All Consuming


65 out of 75 people (86%) think this is worth consuming…


Foucault's Pendulum
by Umberto Eco
See this at Amazon.com

10 entries have been written about this.

A story about this — 6 years ago

WORTH CONSUMING!

Read this donkey’s years ago (but the date counter won’t let me put anything earlier than this).

I suppose I was at an advantage because I just had to crack on with this difficult yet rewarding book, and not be distracted with the rampant silliness that is “The Da Vinci Code”

A story about this — 6 years ago

NOT WORTH CONSUMING

This is one of those books that I can respect and appreciate, but one that I just really hated. I’m not a fan of po-mo fiction…those big books that are packed to the brim with narratives and info and beautiful sentences and images…but in the end, they’re all JUSTMEANINGLESS!! See, this kind of thing depresses me. Sorry if I’m lame, but I DO like to learn when I read, and I do look for some sort of moral argument, and it really infuriates me when an author plays on that desire, lures you along, and then leaves you with nothing in the end. Now, there are some purely sublime moments in this book. But there is soooo much b.s. to wade through, you start to wonder why you’re doing it at all. When it was over, I wanted to cry. Not because I was sad I was finished, but because I was sad I had wasted two weeks reading it.

A story about this — 6 years ago

One of my all-time faves, this has been taken out and dusted down for another reading.

A story about this — 7 years ago

WORTH CONSUMING!

It’s the best book I’ve ever read about the intoxicating simultaneous joy and danger of ideas, and the rather frightful liberties we’re willing to take with reality in search of the reassurance of meaning and order. The desire to remake the world in the image of our ideals is a strong temptation, and it’s not something that is totally beyond our grasp, but is such wish-fulfillment advisable or humane? That’s the main problem that this book is trying to get at. It’s also a great cock and bull story and a veritable encyclopedia of human knowledge, both spurious and legitimate.

A story about this — 7 years ago

What I’ve read of this book so far has been good, but continuing to read it is such a task. Right now I’m averaging about ten pages per week — at this rate, I’ll never finish.

A story about this — 7 years ago

In other news, I recently read Foucault’s Pendulum by Umberto Eco. That’s Umberto at the start of the entry. He’s Spanish, but somehow he looks like my friend Massimo that I saw recently.

Foucault’s Pendulum is a strange, interesting and ultimately hard to read book about a global conspiracy uncovered by three book editors in Milan. It turns out that they stumble into what I would call the grand unified theory of the strange. The Holy Grail, the Templars, the Masons, the catacombs under the Vatican and the Golden Fleece are all connected in the strangest ways.
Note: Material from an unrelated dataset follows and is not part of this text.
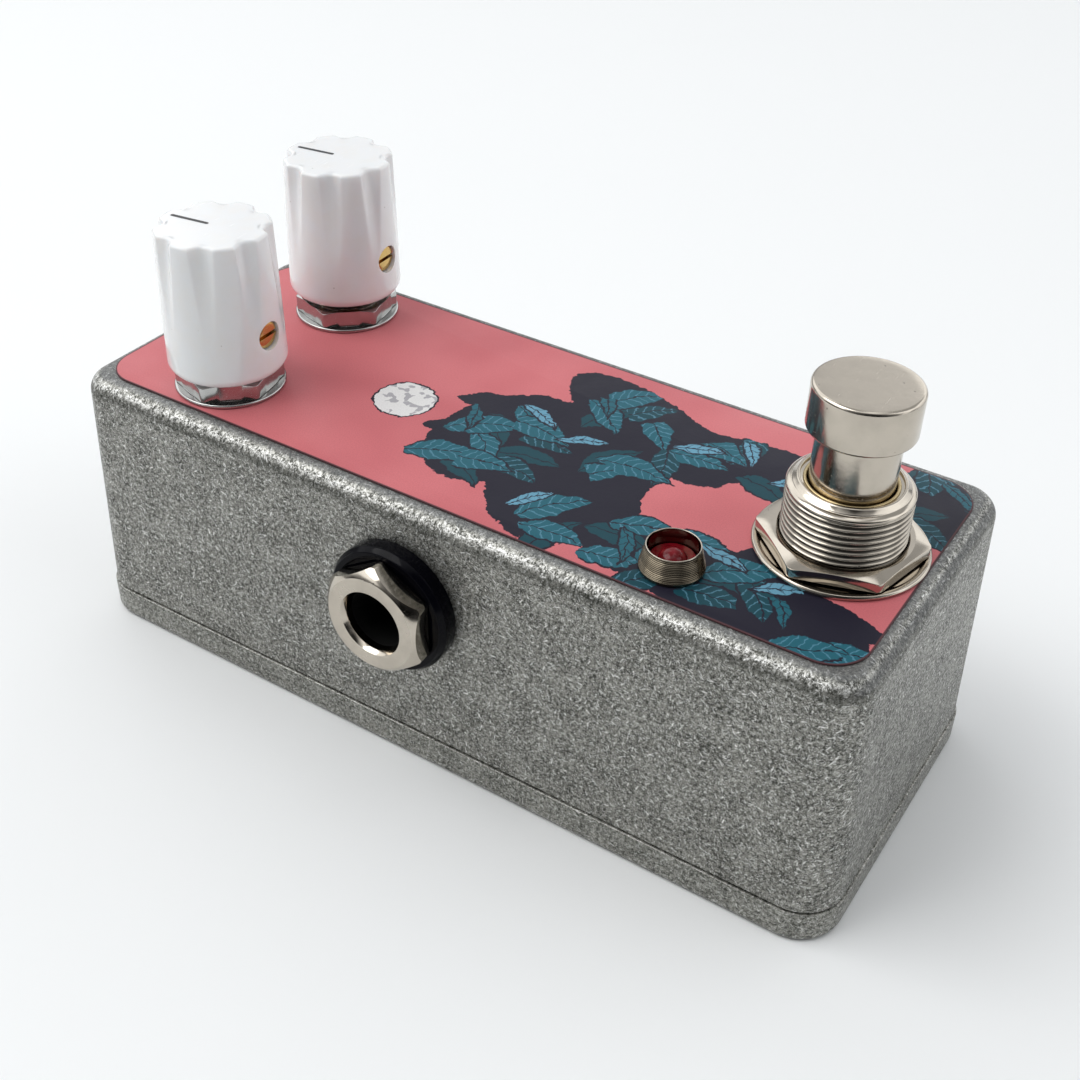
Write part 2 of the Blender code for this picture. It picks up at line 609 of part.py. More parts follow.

Eco is a philosopher and focuses his work quite a bit on language and its relation to the world. In this novel, it seems to me that his characters actually shape the world by using language, which is an extreme extrapolation of some of his theories.

Throughout the novel, we follow Casaubon unravel the mysteries of mysteries, but what makes the book hard to read are the pages and pages (and pages!) of descriptions about the occult, the hermetic mysteries, the Rosicrucians, the Jesuits, the Freemasons… and who knows what else. I mean, really, how many novels need to have a new character explain their connection to the big conspiracy with three pages of unbroken monologue?

I recommend skimming these sections… because if you do, there is an interesting plot with a number of surprising twists and turns that really accelerates in the last 100 pages of the book. I’m not sure I would have finished this book, but it was the only thing I had with me on a long plane ride.

A story about this — 8 years ago

More or less an impulse buy. I was looking for a different book when this caught my eye. I liked The Name of the Rose, so I figured I’d grab this one.

R B

A review of this — 8 years ago

Mixed; some interesting stuff but overly dense.

http://www.livejournal.com/users/livredor/25703.html

A story about this — 8 years ago

so far, very interesting. eco has a niche market. i am warming up to him.

A story about this — 8 years ago

Religious numerology, text-randomising software, and the fragmented history of the Templars, with tangents. A bit over-detailed and clever-trousers, but it works within the book’s context, the expositional dialogue being punctured with sufficient drama, cynicism, scenery and asides. (It’s getting a bit heavy towards the end, mind.)